VICE-chairman of the China Securities Regulatory Commission (CSRC), Yang Jiang, recently spoke out in favour of the use of regulatory fintech sandboxes, hinting at their possible use in China. This is in contrast to the traditional rhetoric of Chinese regulators, who have remained more laissez-faire over the regulation and propagation of fintech in China.

Fintech sandboxes are being operated in Hong Kong and Singapore. They are test grounds for conducting pilot trials of new financial technologies in a controlled environment, for the purposes of risk, control and compliance, before their eventual launch. Analysts have argued that the lack of such regulatory hurdles in China has allowed fintech to explode in a way that has been slower in stricter regulatory environments, such as Hong Kong and Singapore.

“In traditional regulatory practice, we should have pilot programmes. In sandbox programmes, there are trials and procedures which could help us embrace new technologies,” says Jiang, speaking at The Asian Financial Forum in Hong Kong.

“But general guidance should be set up before [launch], giving a clear expectation and guidance to the market participants. Otherwise, what is allowed and what is not allowed, is not clear to the market,” adds Jiang.

To China, serving and supporting the real economy has always been the priority of China’s finance and technology industry, as President Xi Jinping pointed out in his speech at the 19th Party Congress in October 2017.

“If the finance industry is just chasing after profits, it is not responsible for the world economy and to investors. And this is the bottom line, to serve the real economy,” says Jiang.

Chinese scholars and experts also raised concerns over the potential challenges inherent in the current regulatory setup. Currently, there are several regulators with overlapping competences, which can lead to a lack of clarity as to which regulator has responsibility in areas where responsibilities overlap.

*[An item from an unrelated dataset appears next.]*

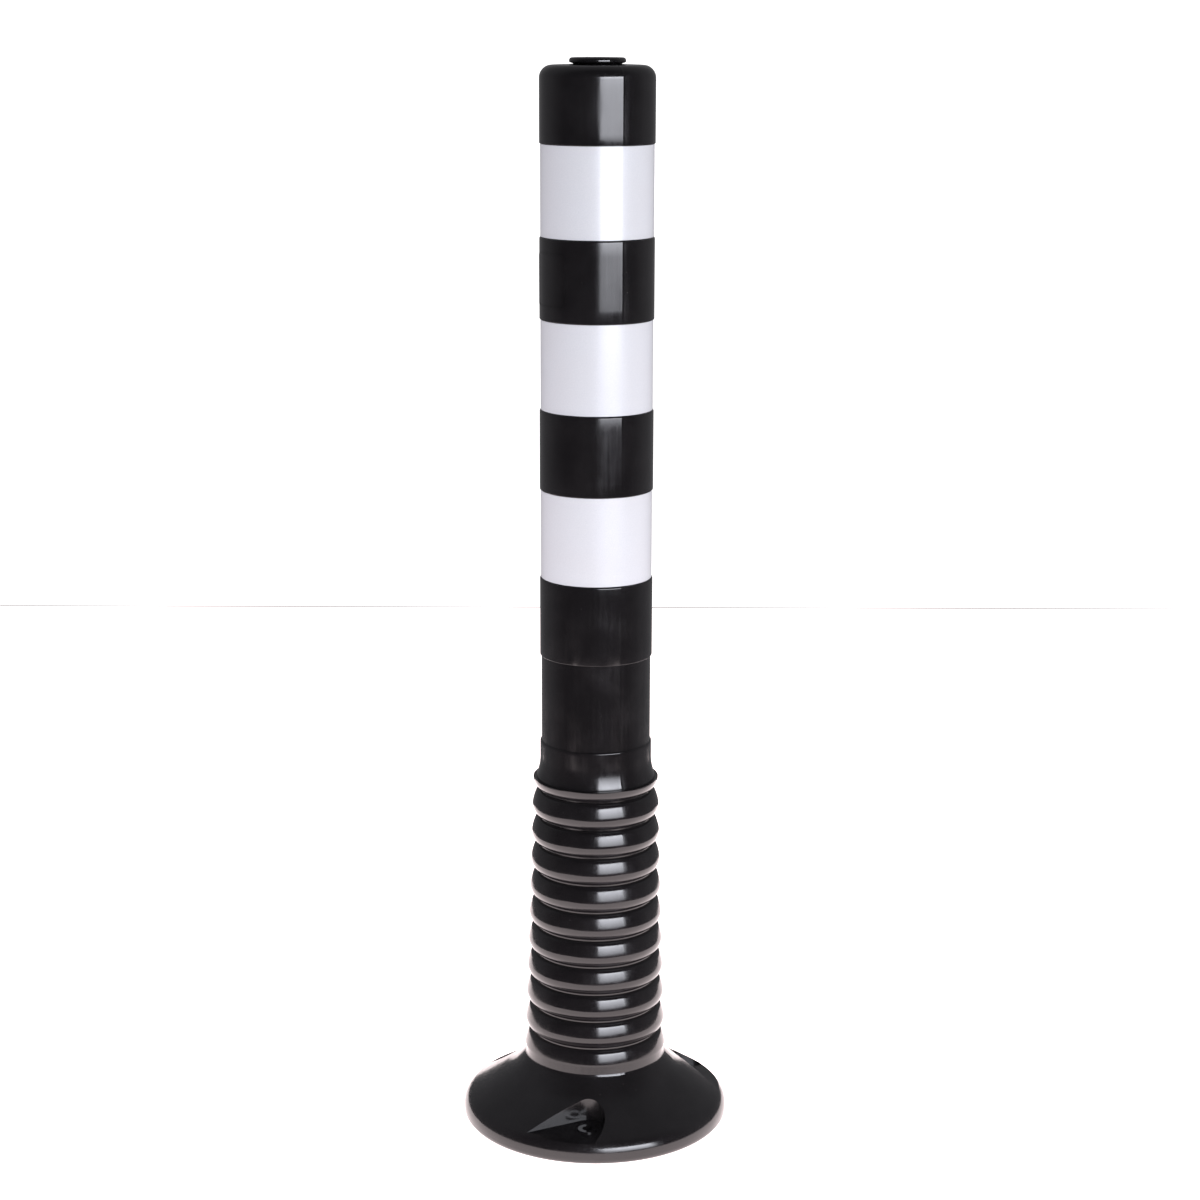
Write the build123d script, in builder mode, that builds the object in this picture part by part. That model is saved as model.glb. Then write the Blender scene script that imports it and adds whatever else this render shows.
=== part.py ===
"""Flexible delineator post: a hollow moulded post that stands on a wide foot and bends at a row of folds.

The origin is the middle of the foot's underside, +Z is up and -Y is the front. Every size is in millimetres.
The moulding is cut at its folds into stiff ribs and the soft folds between them, so that it can bend.
"""
from build123d import *
import math
import os

os.makedirs("parts", exist_ok=True)

# Overall sizes
total_height = 750.0
post_radius = 39.0
foot_radius = 95.0

# Walls of the hollow moulding
post_wall = 3.0
fold_wall = 2.4
foot_wall = 3.0

# Folding section: ribs with a leaning face and a round belly, and narrow flat roots between them
fold_count = 10
fold_pitch = 20.0
lowest_crest_height = 54.0
lowest_crest_proud = 9.2
top_crest_proud = 2.7
fold_depth = 5.0
crest_round = 6.8
face_lean = 17.0
face_length = 7.8
fold_edge_round = 2.3
ledge_lean = 84.0
belly_lean = 60.0
root_round = 0.9
stiff_half_height = 4.8
post_neck_round = 35.0

# Foot
neck_flare = 1.1
neck_height = 46.5
shoulder_run = 11.2
shoulder_height = 35.2
rim_height = 13.5
neck_round = 4.0
shoulder_round = 40.0
rim_round = 12.0
sole_round = 5.0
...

To some, now is a good time for China to adopt a sandbox scheme, because China already has strong technology capabilities in particular areas.

“China is relatively strong in payment systems and big data analysis. Especially in the mobile payment system and online finance system, China is much ahead of the rest of the world,” adds Jiang.

Challenges still exist for Chinese regulators. Misconduct and illegal activities are still prevalent in China’s finance industry, and are especially rife among China’s online lending platforms. In December, China’s banking watchdog, the China Banking Regulatory Commission (CBRC), said it will stop giving new approvals for companies to set up online lending platforms.

“Many people claim that they have good technology. But in fact, do they really serve the real economy and fulfil requirements relating to investor protection?”, asks Jiang.

Another risk faced by regulators is the “non-human” factor in big data and AI applications. In 2013, China Everbright Securities received a 523-million-yuan (approx. US$81 million) fine for its ‘fat finger’ errors in proprietary trading, which caused chaos on Shanghai stock exchange.

“Imagine if everything is automated and intelligent, a small mistake can cause a tremendous risk which cannot be manually controlled,” says Jiang.